Chicago resident Jacquelyn Vance said her personal finances and the economy have both recently influenced her spending habits.
"I definitely don't buy as much as I used to," said Vance, who now shops at the mall about once a month. "I used to probably go once a week and get at least an outfit, or you know, some type of makeup, or hair product, and I've cut down on that quite a bit."
Like many municipalities, Skokie has felt the pinch. It experienced a sales tax rate increase in July, rising from 9 percent to 9.5 percent.
Finance director Bob Nowak said that the village receives 2 percent of the sales tax revenue, of which Old Orchard Mall accounts for about 40 percent.
Village of Skokie Manager Al Rigoni said the town has lost sales tax money over the past three years but sees a glimmer of hope.
"Of late, it's coming back a little bit," he said. "But the levels of revenue are still not back to where they were in the peak year, 2007."
Nowak said Old Orchard Mall, being "a destination for a lot of shoppers in the area," generated about $9.4 million from December 2005 to November 2006. However, he noted $8.1 million was generated from December 2008 to November 2009 -- a decrease of 13 percent.
As a result, Nowak said, the village's sales tax revenue went down 14.5 percent.

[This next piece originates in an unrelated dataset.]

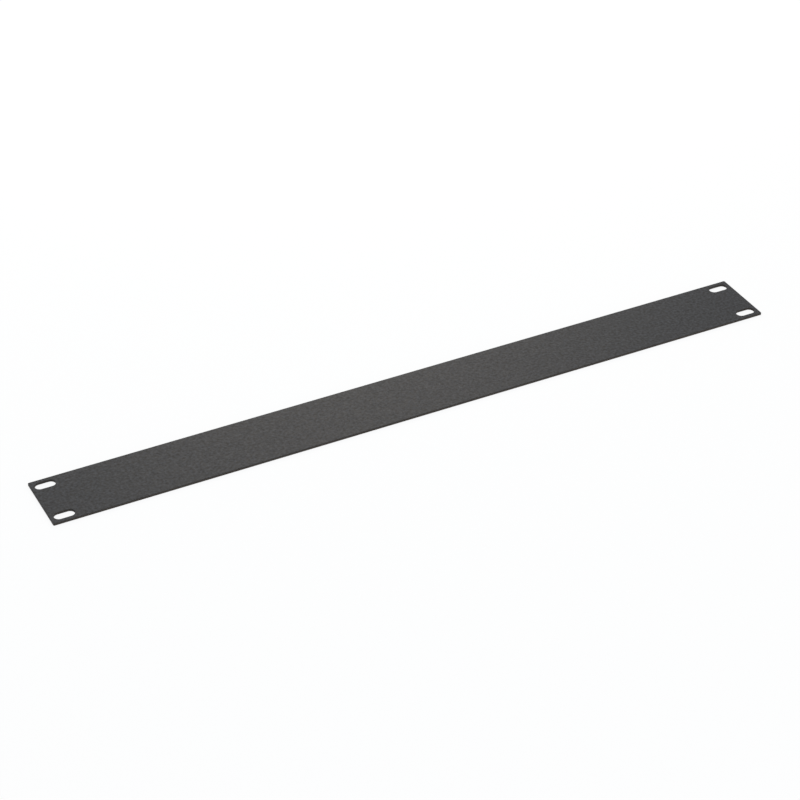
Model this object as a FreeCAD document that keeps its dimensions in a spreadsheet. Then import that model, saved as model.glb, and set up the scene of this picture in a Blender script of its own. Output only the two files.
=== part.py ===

Despite the revenue figure, he said he agrees with Mattes in noticing recent improvement.
Seven of the eight months between October 2009 and May 2010 showed revenue gains compared to the same period in the previous year. "After seven to eight months, in terms of recovery, it's too early to tell," said Nowak.
Cameo Galleria's owner and manager, Joseph Esfahani, said his store opened about 18 months ago in the mall and was doing better this year than last year.
"Downtown at our other location, we concentrate on fine jewelry, gold and [diamonds] and considering the economy, we decided to open this low-ticketed item line," he said.
Items in his mall store range from $20 to $500 and at least 60 customers visit the store each week, Esfahani said.
"I have noticed that more looks convert into sales," he said. "I would say more than 50 percent of people [who] visit our store end up buying something."
Joey Knox, who has worked at Armani Exchange since the 2009-2010 holiday season, has seen a decrease in shoppers throughout the mall.
"People's mindset is kind of overall different," he said. "They'll pay more attention to the value they're getting for their money. They'll always start in sales. You have to work them up to full price."
Knox also commented on the relationship among retailers in the mall. "I think the dialogue between retailers has increased," he said, noting they would call around to see if it was a bad day in general or just for their store.
"It's a lot more unpredictable, and I think part of it is the rate of return," Knox said. "Like people won't get out of bed to shop, but they'll get out of bed to return something."
Knox notes that "amateur shopping day" still brings out the window shoppers, saying that "a lot of people that still enjoy walking around the mall, especially on Sundays. It's like a lot of browsers, lots of strollers."
"People still like being out and about," he said, "[but] less urgency to buy, I guess."